When it comes to trade and capital flows, The Economist describes Canada as an ‘eager free trader’ given its efforts to salvage a free trade deal with the EU, its participation in the TPP and its trade talks with China. If these are the credentials for being an eager free trader, than Australia should be at the head of the class given its recent trade deals with Korea, Japan and China, its participation in both the TPP and Chinese-led Regional Comprehensive Economic Partnership negotiations and its efforts to negotiate a deal with the EU.

Recent tightening in Australia’s foreign investment regime, along with the rejection of a number of proposals involving Chinese investment, have been portrayed as Australia adopting a more restrictive approach to foreign investment. However, Canada has a similar foreign investment regime, with proposals above a certain threshold subject to a ‘net benefit review’. While both countries say that they are open to foreign investment and block only a minute proportion of applications, Canada and Australia have been criticised by the OECD and urged to loosen restrictions. It is difficult to conclude that Canada is more open to capital flows than Australia.

When it comes to a comparison of economic performance, Australia comes out ahead. The Huffington Post recently ran a story with the headline ‘ Australia: The World’s Greatest Economy Ever?’, which said ‘… maybe we (Canadians) should stop comparing ourselves to the US, and start comparing ourselves to another country whose economy is a lot like ours – but who has been kicking our pants, economically, for years. The country would be Australia’.

Few Australians (other than government ministers) focus on Australia’s economic performance compared with other countries, but it is impressive.  The Huffington Post pointed out that Australia has not had a recession for more than 25 years, unlike Canada. It also noted that economic growth over the past year was 3.1% in Australia and 1.9% in Canada, unemployment was 5.7% in Australia compared with 7.1% in Canada, per capita income in Australia was higher than that in Canada, and government debt as a percentage of GDP was three time lower in Australia than in Canada.

The policy area where the IMF says Canada presents a model for other countries is its fiscal expansion, particularly increased infrastructure spending. Following a period of restraint by the former government, the Trudeau Government has loosened the purse strings with tax cuts and a major infrastructure program.

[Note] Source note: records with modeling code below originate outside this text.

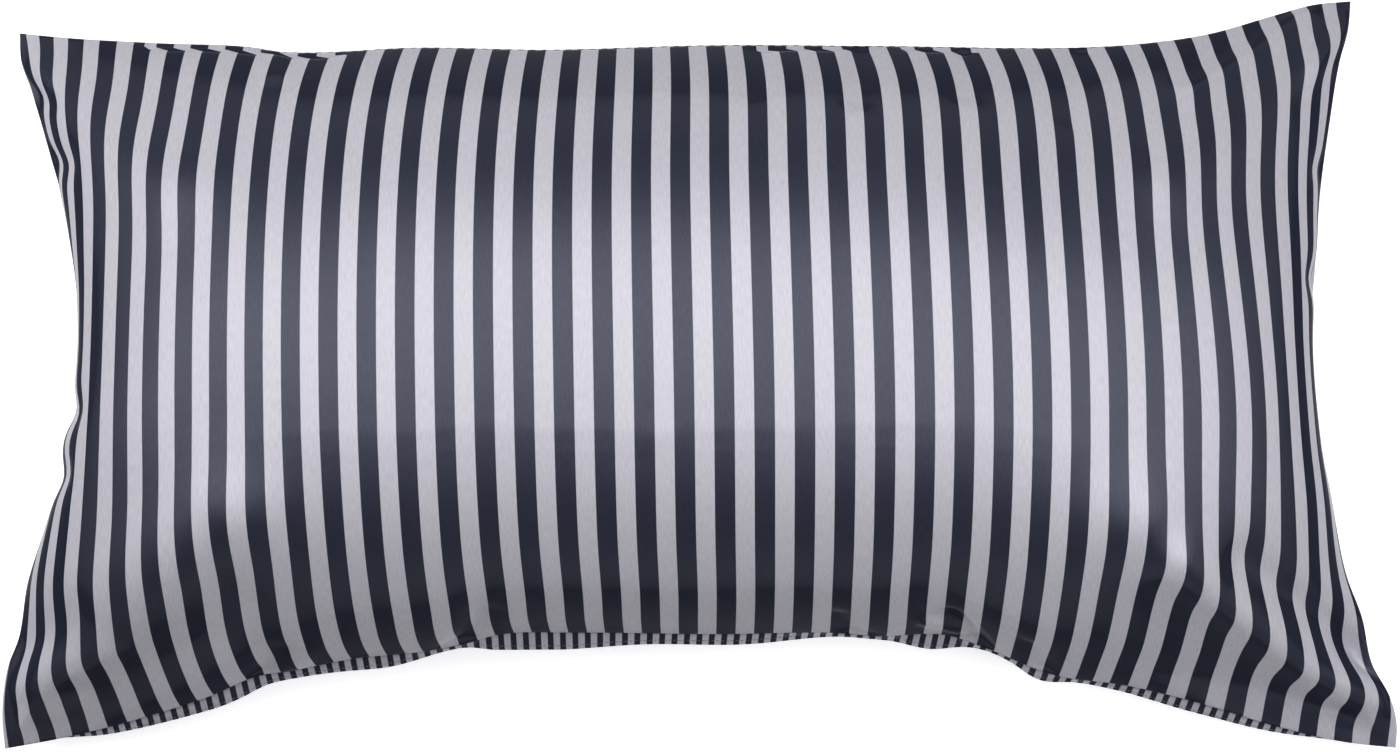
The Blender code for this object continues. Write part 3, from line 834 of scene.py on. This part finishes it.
def stitch_row(places):
    """Closed little domes of thread, one on each stitch of a seam, as points and faces."""
    ends = np.concatenate([[0.0], np.cumsum(np.linalg.norm(np.diff(places, axis=0), axis=1))])
    starts = np.arange(STITCH_STEP, ends[-1] - STITCH_STEP, STITCH_STEP)
    turn = np.linspace(0, 2 * np.pi, STITCH_SIDES, endpoint=False)
    points, faces = [], []
    for start in starts:
        first, last = (np.array([np.interp(at, ends, places[:, k]) for k in range(3)])
                       for at in (start, start + STITCH_LENGTH))
        along = (last - first) / np.linalg.norm(last - first)
        side = np.cross(STITCH_FACES, along)
        up = np.cross(along, side)
        count = len(points)
        for share, size in STITCH_RINGS:
            centre = first + (last - first) * share
            points += [centre + size * (side * STITCH_WIDTH / 2 * math.cos(a)
                                        + up * STITCH_HEIGHT * math.sin(a)) for a in turn]
        for ring in range(len(STITCH_RINGS) - 1):
            base = count + ring * STITCH_SIDES
            faces += [(base + k, base + (k + 1) % STITCH_SIDES,
                       base + STITCH_SIDES + (k + 1) % STITCH_SIDES, base + STITCH_SIDES + k)
                      for k in range(STITCH_SIDES)]
        tail = len(points) - STITCH_SIDES
        faces.append(tuple(count + k for k in reversed(range(STITCH_SIDES))))
        faces.append(tuple(tail + k for k in range(STITCH_SIDES)))
    return points, faces


class PILLOWCASE_OT_hem_stitches(bpy.types.Operator):
    """Sew the row of stitches along the back panel's hem lip"""

    bl_idname = "pillowcase.hem_stitches"
    bl_label = "Hem stitches"

    def execute(self, context):
        sizes = context.scene.case_sizes
        across, along, under = laid_underside(sizes)
        shift = frame_shift(under)
        lip = column(LIP, 1, across)
        shown = lip > LEAST_SEWN_LIP
        edge = under[:, 0] + normals(under)[:, 0] * -GAP + shift
        reach = lip - STITCH_INSET
        row = edge + np.column_stack([0 * lip, -reach, -reach * LIP_FALL])
        points, faces = [], []
        stretches = np.split(np.arange(len(lip)), np.flatnonzero(np.diff(shown)) + 1)
        for stretch in stretches:
            if shown[stretch[0]] and len(stretch) > 2:
                more, sides = stitch_row(row[stretch])
                faces += [tuple(k + len(points) for k in side) for side in sides]
                points += more
        mesh = bpy.data.meshes.new("hem_stitches")
        mesh.from_pydata([tuple(point) for point in points], [], faces)
        mesh.shade_smooth()
        stitches = bpy.data.objects.new("hem_stitches", mesh)
        context.scene.collection.objects.link(stitches)
        stitches.data.materials.append(thread_material())
        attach(stitches, "root")
        return {"FINISHED"}


class PILLOWCASE_OT_studio(bpy.types.Operator):
    """Set up the pale floor, the soft light and the camera over the pillowcase"""

    bl_idname = "pillowcase.studio"
    bl_label = "Studio"

    def execute(self, context):
        look = context.scene.studio_look
        mesh = bpy.data.meshes.new("floor")
        corners = ((-1, -1), (1, -1), (1, 1), (-1, 1))
        mesh.from_pydata([(x * FLOOR_REACH, y * FLOOR_REACH, 0) for x, y in corners],
                         [], [(0, 1, 2, 3)])
        floor = bpy.data.objects.new("floor", mesh)
        context.scene.collection.objects.link(floor)
        floor.data.materials.append(floor_material(look.floor))
        for lamp in LAMPS:
            data = bpy.data.lights.new(lamp.name, "AREA")
            data.shape = "RECTANGLE"
            data.size, data.size_y = lamp.long, lamp.short
            data.energy = look.light_power * lamp.power_share
            light = bpy.data.objects.new(lamp.name, data)
            light.location = (lamp.x, lamp.y, lamp.z)
            light.rotation_euler = (0, math.radians(lamp.tilt), math.radians(lamp.turn))
            light.visible_camera = False
            context.scene.collection.objects.link(light)
        world = bpy.data.worlds.new("room")
        world.use_nodes = True
        world.node_tree.nodes["Background"].inputs["Color"].default_value = (1, 1, 1, 1)
        world.node_tree.nodes["Background"].inputs["Strength"].default_value = look.fill_power
        context.scene.world = world
        eye = bpy.data.cameras.new("camera")
        eye.lens = look.lens
        camera = bpy.data.objects.new("camera", eye)
        camera.location = (0, 0, look.camera_height)
        context.scene.collection.objects.link(camera)
        context.scene.camera = camera
        context.scene.view_settings.view_transform = "Standard"
        context.scene.view_settings.look = "High Contrast"
        return {"FINISHED"}


class PILLOWCASE_PT_panel(bpy.types.Panel):
    """The pillowcase's pieces and sizes"""

    bl_idname = "PILLOWCASE_PT_panel"
    bl_label = "Pillowcase"
    bl_space_type = "VIEW_3D"
    bl_region_type = "UI"
    bl_category = "Pillowcase"

    def draw(self, context):
        layout = self.layout
        for group in ("case_sizes", "stripe_look", "studio_look"):
            settings = getattr(context.scene, group)
            for name in settings.__annotations__:
                layout.prop(settings, name)
        for operator in OPERATORS:
            layout.operator(operator.bl_idname)


GROUPS = {"case_sizes": CaseSizes, "stripe_look": StripeLook, "studio_look": StudioLook}
OPERATORS = (PILLOWCASE_OT_front_panel, PILLOWCASE_OT_back_panel,
             PILLOWCASE_OT_hem_stitches, PILLOWCASE_OT_studio)


def register():
    for name, group in GROUPS.items():
        bpy.utils.register_class(group)
        setattr(bpy.types.Scene, name, bpy.props.PointerProperty(type=group))
    for thing in (*OPERATORS, PILLOWCASE_PT_panel):
        bpy.utils.register_class(thing)


def unregister():
    for thing in (PILLOWCASE_PT_panel, *reversed(OPERATORS)):
        bpy.utils.unregister_class(thing)
    for name, group in reversed(GROUPS.items()):
        delattr(bpy.types.Scene, name)
        bpy.utils.unregister_class(group)


def main():
    register()
    bpy.ops.pillowcase.front_panel()
    bpy.ops.pillowcase.back_panel()
    bpy.ops.pillowcase.hem_stitches()
    bpy.ops.pillowcase.studio()


if __name__ == "__main__":
    main()
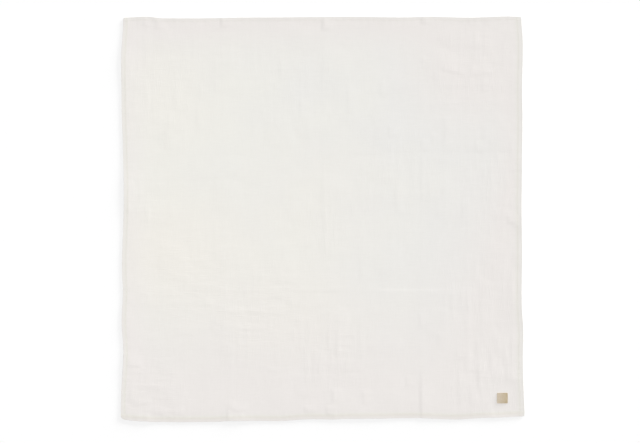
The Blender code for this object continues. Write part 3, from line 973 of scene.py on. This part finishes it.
MUSLIN_CREAM_AND_PAINTED_LIGHT = "#e8e7e1"  # of the cloth's -X side: a warmer tone, and paler as painted light
MUSLIN_GREY_AND_PAINTED_SHADE = "#e5e4e1"  # of its +X side: a greyer tone, and darker as painted shade
MUSLIN_WARM = "#eae7e0"
MUSLIN_ROSE = "#e6e2df"
MUSLIN_HEM = "#e3e1db"
# The near hem: its layers' deeper tone, and darker still as painted shade, like the rest of the near end.
MUSLIN_NEAR_HEM_AND_SHADE = "#dedad4"
# Painted shade in the seam's groove, where the thread pulls the cloth down.
MUSLIN_SEAM_SHADE = "#e0ddd6"
# Painted shade on the rolled-over outer edges of the +X and +Y hems.
MUSLIN_OUTER_EDGE_SHADE = "#dbdad5"
THREAD_COLOUR = "#e4e2dc"
PATCH_PALE = "#d1c5b5"
PATCH_DEEP = "#b2a07c"
PATCH_THREAD_COLOUR = "#cbbda6"


def maths(tree, operation, *values):
    """The result of one sum on these values, each a number or a socket."""
    return add_node(tree, "Math", dict(enumerate(values)), operation=operation).outputs[0]


def ranged(tree, value, low, high, new_low, new_high):
    """A value from low to high, turned into one from new_low to new_high that goes no further than those."""
    inputs = {"Value": value, "From Min": low, "From Max": high, "To Min": new_low, "To Max": new_high}
    return add_node(tree, "MapRange", inputs).outputs["Result"]


def noise(tree, place, scale, detail):
    """Soft noise from 0 to 1, with this many lumps to each unit of place and this much finer noise."""
    inputs = {"Vector": place, "Scale": scale, "Detail": detail}
    return add_node(tree, "TexNoise", inputs).outputs["Fac"]


def blended(tree, share, first, second):
    """The first colour at a share of 0, and the second at 1."""
    inputs = {"Factor": share, 6: first, 7: second}  # the colour sockets of a Mix node
    return add_node(tree, "Mix", inputs, data_type="RGBA").outputs[2]


def shaded(tree, colour, shade):
    """A colour made deeper by a shade under 1, or paler by one over 1."""
    return add_node(tree, "HueSaturation", {"Color": colour, "Value": shade}).outputs["Color"]


def raised(tree, height, distance, invert=False, **normal):
    """The way the surface faces where this height, times the distance, is raised on it."""
    inputs = {"Height": height, "Distance": distance, **normal}
    return add_node(tree, "Bump", inputs, invert=invert).outputs["Normal"]


def muslin_finish():
    """Undyed cotton muslin, woven loosely of soft single yarn and washed: quite matt, a little fuzzy, and
    never one even colour, because thick yarns and doubled layers hold more light back. Painted light and
    shade are in its colour as well: paler towards -X, and darker towards the near end, along its seams'
    grooves and on two hems' outer edges."""
    material, tree, shader = new_finish(
        "cotton_muslin_woven", Roughness=0.92, Specular_IOR_Level=0.15, Sheen_Weight=0.05, Sheen_Roughness=0.6
    )
    cut = add_node(tree, "UVMap", uv_map="cut").outputs["UV"]

    def measure(name):
        """The number that the mesh keeps for each point under this name."""
        return add_node(tree, "Attribute", attribute_name=name).outputs["Fac"]

    def yarns(direction):
        """Bands that run one way, high and low in turn, each as wide as one yarn."""
        inputs = {"Vector": cut, "Scale": WAVE_PERIOD / (2 * YARN_PITCH), "Distortion": 0.0}
        return add_node(tree, "TexWave", inputs, bands_direction=direction).outputs["Fac"]

    def stretched_noise(size_x, size_y, shift):
        """Noise of this size across and along the cloth. Each one's shift tells it from the others."""
        inputs = {"Vector": cut, "Scale": (1 / size_x, 1 / size_y, 1), "Location": (shift, shift, shift)}
        return noise(tree, add_node(tree, "Mapping", inputs).outputs["Vector"], 1.0, NOISE_DETAIL)

    def both_ways(width, length, shift_along, shift_across):
        """Two such noises added up, one that runs along the cloth and one across it."""
        along = stretched_noise(width, length, shift_along)
        return maths(tree, "ADD", along, stretched_noise(length, width, shift_across))

    def puffs(size_x, size_y, shift):
        """Puffs with flat cloth between: where a stretched noise is well off its middle value."""
        off_middle = maths(tree, "SUBTRACT", stretched_noise(size_x, size_y, shift), 0.5)
        return ranged(tree, maths(tree, "ABSOLUTE", off_middle), *PUFF_RANGE, 0.0, 1.0)

    # Over and under: the warp's bands less the weft's are high in every second square of the weave.
    weave = maths(tree, "ABSOLUTE", maths(tree, "SUBTRACT", yarns("X"), yarns("Y")))
    along = puffs(FINE_CRINKLE_WIDTH, FINE_CRINKLE_LENGTH, 3.0)
    across = puffs(FINE_CRINKLE_LENGTH, FINE_CRINKLE_WIDTH, 7.0)
    across = maths(tree, "MULTIPLY", across, measure("crinkled_across"))
    crinkle = maths(tree, "MULTIPLY_ADD", along, measure("crinkled_along"), across)

    place = add_node(tree, "SeparateXYZ", {"Vector": cut}).outputs
    patches = ranged(tree, stretched_noise(TINT_PATCH, TINT_PATCH, 17.0), *TINT_RANGE, *TINT_SHIFT)
    # Painted light: the cloth is paler as well as warmer towards -X, and darker as well as greyer towards +X.
    tint_and_painted_light = maths(tree, "ADD", ranged(tree, place["X"], *TINT_AND_PAINTED_LIGHT_CHANGE, 0.0, 1.0), patches)
    base = blended(tree, tint_and_painted_light, linear(MUSLIN_CREAM_AND_PAINTED_LIGHT), linear(MUSLIN_GREY_AND_PAINTED_SHADE))
    base = blended(tree, measure("warm"), base, linear(MUSLIN_WARM))
    base = blended(tree, measure("rosy"), base, linear(MUSLIN_ROSE))

    slubs = ranged(tree, both_ways(SLUB_WIDTH, SLUB_LENGTH, 11.0, 13.0), *SLUB_RANGE, *SLUB_SHADE)
    clouds = ranged(tree, both_ways(CLOUD_WIDTH, CLOUD_LENGTH, 19.0, 23.0), *CLOUD_RANGE, *CLOUD_SHADE)
    # Painted shade: the cloth darker towards the near end, as if the light fell off there.
    near_end_painted_shade = ranged(tree, place["Y"], *NEAR_END_CHANGE, NEAR_END_PAINTED_SHADE, 1.0)
    shade = maths(tree, "MULTIPLY", maths(tree, "MULTIPLY", slubs, clouds), near_end_painted_shade)
    base = shaded(tree, base, shade)

    # The near hem's colour is its layers' tone and partly painted shade.
    near_hem = ranged(tree, place["Y"], *NEAR_HEM_CHANGE, 1.0, 0.0)
    hem = blended(tree, near_hem, linear(MUSLIN_HEM), linear(MUSLIN_NEAR_HEM_AND_SHADE))
    base = blended(tree, measure("hem"), base, hem)
    # Painted shade along the seam's groove.
    base = blended(tree, measure("seam"), base, linear(MUSLIN_SEAM_SHADE))
    # Painted shade on the hems' rolled outer edges.
    base = blended(tree, measure("outer_edge_shade"), base, linear(MUSLIN_OUTER_EDGE_SHADE))
    tree.links.new(base, shader.inputs["Base Color"])

    crinkled = raised(tree, crinkle, FINE_CRINKLE_HEIGHT)
    woven = raised(tree, weave, YARN_HEIGHT, Normal=crinkled)
    tree.links.new(woven, shader.inputs["Normal"])
    return material


def thread_finish(name, colour):
    """Spun polyester sewing thread: smoother than the cloth, with a faint gloss along its twist."""
    material, tree, shader = new_finish(name, Roughness=0.6)
    place = add_node(tree, "TexCoord").outputs["Object"]
    fibres = noise(tree, place, 1 / FIBRE_SIZE, 1.0)
    shade = ranged(tree, fibres, 0.0, 1.0, *FIBRE_SHADE)
    tree.links.new(shaded(tree, linear(colour), shade), shader.inputs["Base Color"])
    tree.links.new(raised(tree, fibres, FIBRE_HEIGHT), shader.inputs["Normal"])
    return material


def leatherette_finish():
    """Beige leatherette, a coated cloth embossed with a fine pebble grain: matt, with the grain's hollows a
    little deeper in colour than its tops."""
    material, tree, shader = new_finish("leatherette_embossed", Roughness=0.62)
    place = add_node(tree, "TexCoord").outputs["Object"]
    inputs = {"Vector": place, "Scale": 1 / PATCH_GRAIN, "Smoothness": 0.6}
    pebbles = add_node(tree, "TexVoronoi", inputs, feature="SMOOTH_F1").outputs["Distance"]
    cloudy = noise(tree, place, 1 / PATCH_CLOUD, 3.0)
    along = add_node(tree, "SeparateXYZ", {"Vector": place}).outputs["X"]
    deeper = ranged(tree, along, patch_low.x, patch_high.x, 0.0, PATCH_DEEPER)
    depth = maths(tree, "MULTIPLY_ADD", pebbles, cloudy, deeper)
    base = blended(tree, depth, linear(PATCH_PALE), linear(PATCH_DEEP))
    tree.links.new(base, shader.inputs["Base Color"])
    grain = raised(tree, pebbles, PATCH_GRAIN_DEPTH, invert=True)
    tree.links.new(grain, shader.inputs["Normal"])
    return material


# ---- The studio ----

PIXEL = 2.874 * MM  # on the surface, in a picture 640 wide
PICTURE_WIDTH = 640
VIEW_OFF_RIGHT = -2.75  # from the cloth's middle to the picture's, in pixels
VIEW_OFF_UP = -2.26
LENS = 110.0  # in millimetres, on a sensor 36 wide
SENSOR = 36.0
CAMERA_REACH = 100.0  # it sees no further than this
FLOOR_SIZE = 60.0
FLOOR_COLOUR = "#f9f9f9"
SKY_STRENGTH = 0.50
TOP_STRENGTH = 1.427
TOP_SPREAD = 60.0
KEY_STRENGTH = 2.94
KEY_ELEVATION = 6.5
KEY_AZIMUTH = 45.0  # from +X towards +Y
KEY_SPREAD = 12.0


def make_floor():
    """A plain pale floor that the cloth lies on."""
    material, _, shader = new_finish("floor_paper_matt", Roughness=0.9)
    shader.inputs["Base Color"].default_value = linear(FLOOR_COLOUR)
    half = FLOOR_SIZE / 2
    points = np.array([[-half, -half, 0], [half, -half, 0], [half, half, 0], [-half, half, 0]])
    floor = make_mesh("floor", points, [(0, 1, 2, 3)], material)


def add_sun(name, strength, elevation, azimuth, spread):
    """A light from far away. Its height over the floor, the way it comes from, counted from +X towards +Y,
    and its width are in degrees."""
    light = bpy.data.lights.new(name, "SUN")
    light.energy = strength
    light.angle = math.radians(spread)
    lamp = bpy.data.objects.new(name, light)
    lamp.rotation_euler = (math.radians(90 - elevation), 0, math.radians(90 + azimuth))
    bpy.context.scene.collection.objects.link(lamp)


def make_lights():
    """An even sky, a broad softbox overhead, and a low soft key from the upper right that draws the shadow
    along the -X and -Y edges and shades the folds and crinkle."""
    world = bpy.data.worlds.new("studio_sky")
    world.use_nodes = True
    sky = world.node_tree.nodes["Background"].inputs
    sky["Color"].default_value = (1, 1, 1, 1)
    sky["Strength"].default_value = SKY_STRENGTH
    bpy.context.scene.world = world
    add_sun("top_softbox", TOP_STRENGTH, elevation=90, azimuth=0, spread=TOP_SPREAD)
    add_sun("key_window", KEY_STRENGTH, KEY_ELEVATION, KEY_AZIMUTH, KEY_SPREAD)


def make_camera():
    """A long lens straight above the cloth, far enough to frame the picture's width at the surface."""
    camera = bpy.data.cameras.new("overhead")
    camera.lens = LENS
    camera.sensor_width = SENSOR
    camera.clip_end = CAMERA_REACH
    seen = bpy.data.objects.new("overhead", camera)
    distance = LENS / SENSOR * PICTURE_WIDTH * PIXEL
    seen.location = (VIEW_OFF_RIGHT * PIXEL, VIEW_OFF_UP * PIXEL, distance + CLOTH_THICKNESS)
    bpy.context.scene.collection.objects.link(seen)
    bpy.context.scene.camera = seen


# ---- Making the picture ----

make_camera()
make_lights()
make_floor()
bpy.context.scene.view_settings.view_transform = "Standard"

cloth = make_cloth(muslin_finish())
hem_stitches = make_hem_stitches(thread_finish("hem_thread_spun", THREAD_COLOUR))
patch = make_patch(leatherette_finish())
patch_stitches = make_patch_stitches(thread_finish("patch_thread_spun", PATCH_THREAD_COLOUR))

for piece, slot in ((cloth, "muslin"), (hem_stitches, "muslin"), (patch, "label"), (patch_stitches, "label")):
    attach(piece, "root")
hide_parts("muslin_cloth")
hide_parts("label_patch")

In its recent fiscal update, the Trudeau Government announced C$81 billion in infrastructure spending over the next 12 years, as well as the establishment of an Infrastructure Bank mandated to invest C$35 billion. The IMF says Canada has the ‘fiscal space’ to embark on such a spending program. While Australia’s fiscal position has deteriorated in recent years, it is still significantly better than that of Canada; Australia has the capacity and should follow Canada with an expanded, well-targeted infrastructure program.

One area where it would be good if Australia could follow the Canadian example is the sense of confidence in the policy approaches being pursued and the country’s economic leadership. Lagarde referred to Canada’s current ‘energy and passion for openness’. There remains a sense of excitement around the Trudeau Government, with the prime minister still recording a 65% approval rating.  Achieving that in Australia is easier said than done, but maybe Trudeau could give Malcolm Turnbull some pointers.